Data segment start
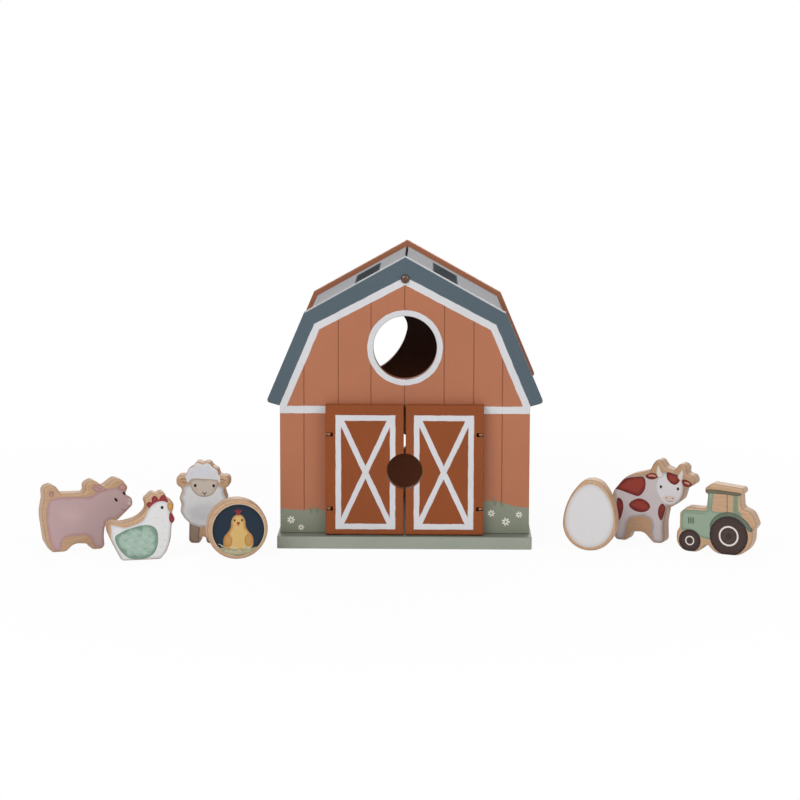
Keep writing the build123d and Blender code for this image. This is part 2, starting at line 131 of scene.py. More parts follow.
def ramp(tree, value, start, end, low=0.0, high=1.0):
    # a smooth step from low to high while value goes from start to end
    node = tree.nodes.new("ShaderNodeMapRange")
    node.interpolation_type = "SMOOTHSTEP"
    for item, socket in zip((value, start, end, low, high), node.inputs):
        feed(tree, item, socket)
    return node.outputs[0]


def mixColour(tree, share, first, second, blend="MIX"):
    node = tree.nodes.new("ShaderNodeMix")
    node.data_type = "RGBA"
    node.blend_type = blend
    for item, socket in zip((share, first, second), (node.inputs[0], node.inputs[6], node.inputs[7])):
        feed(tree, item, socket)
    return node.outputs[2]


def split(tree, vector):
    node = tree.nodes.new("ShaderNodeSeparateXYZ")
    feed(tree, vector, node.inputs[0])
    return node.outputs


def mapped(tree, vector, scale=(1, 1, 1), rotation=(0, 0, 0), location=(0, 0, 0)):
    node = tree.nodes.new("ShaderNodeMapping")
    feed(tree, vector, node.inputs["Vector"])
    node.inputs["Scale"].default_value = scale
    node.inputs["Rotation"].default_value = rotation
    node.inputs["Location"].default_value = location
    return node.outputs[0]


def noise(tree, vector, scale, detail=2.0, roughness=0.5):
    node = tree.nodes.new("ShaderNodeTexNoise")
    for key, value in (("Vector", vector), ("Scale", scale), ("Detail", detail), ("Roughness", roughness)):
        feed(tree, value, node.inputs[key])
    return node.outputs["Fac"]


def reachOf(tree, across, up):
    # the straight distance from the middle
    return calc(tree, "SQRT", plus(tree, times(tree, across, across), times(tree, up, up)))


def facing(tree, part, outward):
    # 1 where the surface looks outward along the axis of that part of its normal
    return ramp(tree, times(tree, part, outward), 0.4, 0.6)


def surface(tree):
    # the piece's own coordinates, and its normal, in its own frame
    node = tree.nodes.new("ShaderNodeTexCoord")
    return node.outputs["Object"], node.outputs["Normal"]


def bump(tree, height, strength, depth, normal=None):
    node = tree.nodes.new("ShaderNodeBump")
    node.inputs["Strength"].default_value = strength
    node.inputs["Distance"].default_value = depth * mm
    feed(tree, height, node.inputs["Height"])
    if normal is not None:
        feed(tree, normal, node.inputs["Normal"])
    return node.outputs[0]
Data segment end
• What to work on
Reproduce all data above, unchanged.

• Solution to the exercise
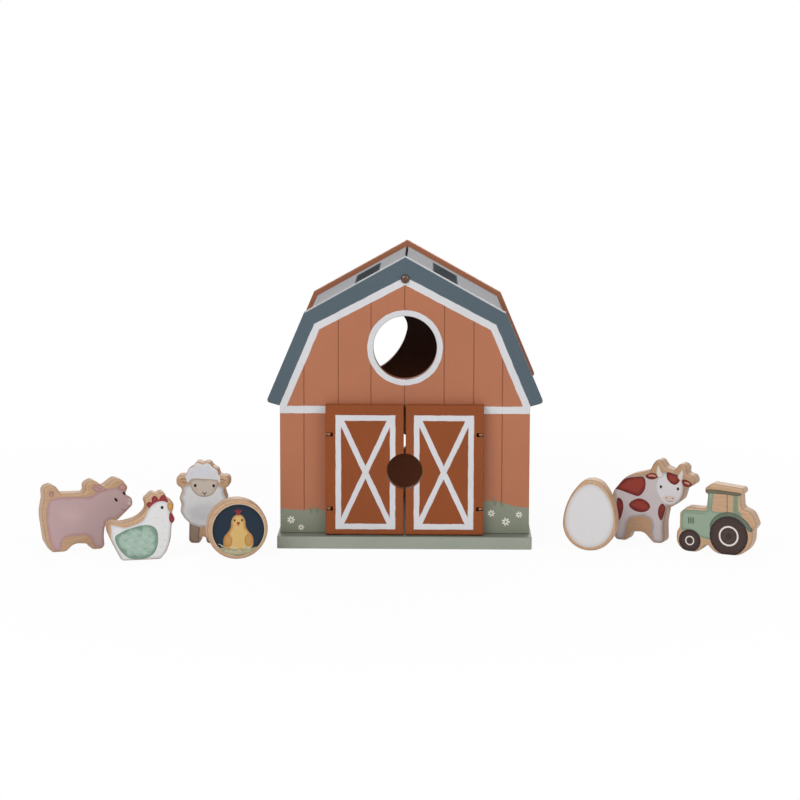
Keep writing the build123d and Blender code for this image. This is part 2, starting at line 131 of scene.py. More parts follow.
def ramp(tree, value, start, end, low=0.0, high=1.0):
    # a smooth step from low to high while value goes from start to end
    node = tree.nodes.new("ShaderNodeMapRange")
    node.interpolation_type = "SMOOTHSTEP"
    for item, socket in zip((value, start, end, low, high), node.inputs):
        feed(tree, item, socket)
    return node.outputs[0]


def mixColour(tree, share, first, second, blend="MIX"):
    node = tree.nodes.new("ShaderNodeMix")
    node.data_type = "RGBA"
    node.blend_type = blend
    for item, socket in zip((share, first, second), (node.inputs[0], node.inputs[6], node.inputs[7])):
        feed(tree, item, socket)
    return node.outputs[2]


def split(tree, vector):
    node = tree.nodes.new("ShaderNodeSeparateXYZ")
    feed(tree, vector, node.inputs[0])
    return node.outputs


def mapped(tree, vector, scale=(1, 1, 1), rotation=(0, 0, 0), location=(0, 0, 0)):
    node = tree.nodes.new("ShaderNodeMapping")
    feed(tree, vector, node.inputs["Vector"])
    node.inputs["Scale"].default_value = scale
    node.inputs["Rotation"].default_value = rotation
    node.inputs["Location"].default_value = location
    return node.outputs[0]


def noise(tree, vector, scale, detail=2.0, roughness=0.5):
    node = tree.nodes.new("ShaderNodeTexNoise")
    for key, value in (("Vector", vector), ("Scale", scale), ("Detail", detail), ("Roughness", roughness)):
        feed(tree, value, node.inputs[key])
    return node.outputs["Fac"]


def reachOf(tree, across, up):
    # the straight distance from the middle
    return calc(tree, "SQRT", plus(tree, times(tree, across, across), times(tree, up, up)))


def facing(tree, part, outward):
    # 1 where the surface looks outward along the axis of that part of its normal
    return ramp(tree, times(tree, part, outward), 0.4, 0.6)


def surface(tree):
    # the piece's own coordinates, and its normal, in its own frame
    node = tree.nodes.new("ShaderNodeTexCoord")
    return node.outputs["Object"], node.outputs["Normal"]


def bump(tree, height, strength, depth, normal=None):
    node = tree.nodes.new("ShaderNodeBump")
    node.inputs["Strength"].default_value = strength
    node.inputs["Distance"].default_value = depth * mm
    feed(tree, height, node.inputs["Height"])
    if normal is not None:
        feed(tree, normal, node.inputs["Normal"])
    return node.outputs[0]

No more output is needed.